If Greensboro’s Spartans are the luckiest team in the country, he said, they deserve some of the credit for it.

“To be lucky, you need to put yourself in a situation,” Castel said. “To win the lottery, you need to buy a ticket.”

Or, he added, to win the N.C.A.A. tournament, you need to get in. And to do that, the Spartans almost certainly will require a little more luck.

Some years ago, a résumé like the Spartans’ might have looked glossier. They have a sparkling record, are 7-0 in games decided by 5 points or fewer and have been competitive in defeats at 10th-ranked Louisiana State (97-91) and sixth-ranked Kentucky (78-61), a game that they led with less than nine minutes left. But they lost to Wofford twice in the regular season — by 29 and 30 points — and for a third time on Monday night, 70-58, in the Southern Conference tournament championship game.

Yet it is this profile — a team that has squeaked past bad teams, competed against good ones and been pounded only twice, by the best team in its conference — that explains why Greensboro’s luck factor is +.175, which, if it holds until the season is over, would be the highest of any team since 2013.

What that figure means, Pomeroy said, is that in a luck-free environment, the Spartans’ winning percentage would be 0.175 lower than it is. As a result, they would have six fewer victories — and a 22-12 record — without any luck.

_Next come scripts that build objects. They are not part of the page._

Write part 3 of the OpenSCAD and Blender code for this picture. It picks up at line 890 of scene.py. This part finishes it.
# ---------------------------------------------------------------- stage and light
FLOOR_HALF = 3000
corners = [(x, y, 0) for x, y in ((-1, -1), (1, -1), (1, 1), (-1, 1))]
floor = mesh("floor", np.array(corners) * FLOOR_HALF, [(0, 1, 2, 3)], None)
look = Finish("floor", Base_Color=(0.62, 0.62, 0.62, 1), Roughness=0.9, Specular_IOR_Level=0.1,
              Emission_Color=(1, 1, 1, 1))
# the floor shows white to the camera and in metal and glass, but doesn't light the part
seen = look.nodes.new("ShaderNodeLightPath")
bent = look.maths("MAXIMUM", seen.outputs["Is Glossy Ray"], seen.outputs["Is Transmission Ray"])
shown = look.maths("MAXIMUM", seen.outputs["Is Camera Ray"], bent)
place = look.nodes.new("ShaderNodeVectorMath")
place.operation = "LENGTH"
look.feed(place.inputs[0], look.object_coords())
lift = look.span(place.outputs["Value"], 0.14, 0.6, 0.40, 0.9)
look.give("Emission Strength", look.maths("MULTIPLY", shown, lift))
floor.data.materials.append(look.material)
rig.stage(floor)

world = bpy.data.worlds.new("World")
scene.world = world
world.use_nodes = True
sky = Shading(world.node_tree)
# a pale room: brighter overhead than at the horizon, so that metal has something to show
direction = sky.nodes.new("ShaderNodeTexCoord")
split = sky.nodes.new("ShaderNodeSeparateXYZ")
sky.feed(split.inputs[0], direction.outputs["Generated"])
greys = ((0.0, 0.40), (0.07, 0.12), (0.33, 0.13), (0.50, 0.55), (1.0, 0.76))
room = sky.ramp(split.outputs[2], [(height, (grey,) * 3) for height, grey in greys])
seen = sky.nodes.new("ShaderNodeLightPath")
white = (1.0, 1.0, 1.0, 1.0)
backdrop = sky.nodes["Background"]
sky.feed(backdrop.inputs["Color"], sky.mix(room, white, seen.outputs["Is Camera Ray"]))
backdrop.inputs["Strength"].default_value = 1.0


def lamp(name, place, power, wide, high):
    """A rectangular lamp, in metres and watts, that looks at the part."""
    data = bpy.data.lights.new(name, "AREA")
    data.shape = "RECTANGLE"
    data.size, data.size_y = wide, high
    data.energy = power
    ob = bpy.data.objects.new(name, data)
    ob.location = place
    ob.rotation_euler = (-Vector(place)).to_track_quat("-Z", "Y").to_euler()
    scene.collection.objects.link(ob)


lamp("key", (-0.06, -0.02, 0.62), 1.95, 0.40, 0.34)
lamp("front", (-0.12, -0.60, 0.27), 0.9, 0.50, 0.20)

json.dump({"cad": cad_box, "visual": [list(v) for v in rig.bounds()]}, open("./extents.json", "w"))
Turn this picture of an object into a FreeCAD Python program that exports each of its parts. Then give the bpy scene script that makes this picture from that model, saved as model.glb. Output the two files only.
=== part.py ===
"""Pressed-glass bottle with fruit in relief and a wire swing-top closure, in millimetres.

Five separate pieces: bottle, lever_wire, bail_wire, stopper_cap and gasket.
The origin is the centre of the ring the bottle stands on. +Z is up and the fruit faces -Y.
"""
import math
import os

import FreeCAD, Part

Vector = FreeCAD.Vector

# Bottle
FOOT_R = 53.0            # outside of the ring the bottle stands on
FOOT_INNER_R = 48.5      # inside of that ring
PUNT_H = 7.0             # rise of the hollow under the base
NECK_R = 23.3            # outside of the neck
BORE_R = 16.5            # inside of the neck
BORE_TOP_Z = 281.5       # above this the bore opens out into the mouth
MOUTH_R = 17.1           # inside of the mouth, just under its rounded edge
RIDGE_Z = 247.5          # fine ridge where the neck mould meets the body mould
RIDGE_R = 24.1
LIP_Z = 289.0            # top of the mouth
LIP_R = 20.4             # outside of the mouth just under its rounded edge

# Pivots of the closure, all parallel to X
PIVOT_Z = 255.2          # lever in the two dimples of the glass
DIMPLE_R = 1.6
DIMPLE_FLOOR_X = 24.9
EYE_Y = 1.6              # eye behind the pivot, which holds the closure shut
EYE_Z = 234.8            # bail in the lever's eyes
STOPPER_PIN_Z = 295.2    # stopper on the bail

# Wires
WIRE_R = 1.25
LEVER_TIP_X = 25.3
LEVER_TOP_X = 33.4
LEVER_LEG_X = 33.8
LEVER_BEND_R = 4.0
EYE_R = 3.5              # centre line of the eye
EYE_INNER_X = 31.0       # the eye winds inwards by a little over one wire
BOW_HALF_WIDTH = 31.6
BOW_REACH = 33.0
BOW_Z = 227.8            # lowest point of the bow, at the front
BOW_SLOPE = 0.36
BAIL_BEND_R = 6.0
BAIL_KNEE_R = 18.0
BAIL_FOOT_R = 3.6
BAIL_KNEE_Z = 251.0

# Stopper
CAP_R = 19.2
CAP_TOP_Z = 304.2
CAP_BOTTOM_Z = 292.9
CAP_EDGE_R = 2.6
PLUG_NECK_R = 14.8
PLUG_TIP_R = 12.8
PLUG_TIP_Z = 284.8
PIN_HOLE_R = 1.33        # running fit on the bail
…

There are real-world consequences: Through Tuesday’s games, Greensboro ranked 81st in KenPom’s overall ratings, lagging behind East Tennessee State (71st) and Furman (55th), against whom they combined to win four of five games this season. (The N.C.A.A.’s new NET metric, which the tournament selection committee is using to evaluate teams this year, is only slightly kinder: It has the Spartans 58th.)

Once the N.C.A.A. tournament begins next week, with a broad spectrum of schools from around the country, a clearer picture will emerge of whether teams that have been deemed to have enjoyed metric good fortune have punched above their weight all season.

The Spartans, at this point, would consider themselves lucky to have the chance.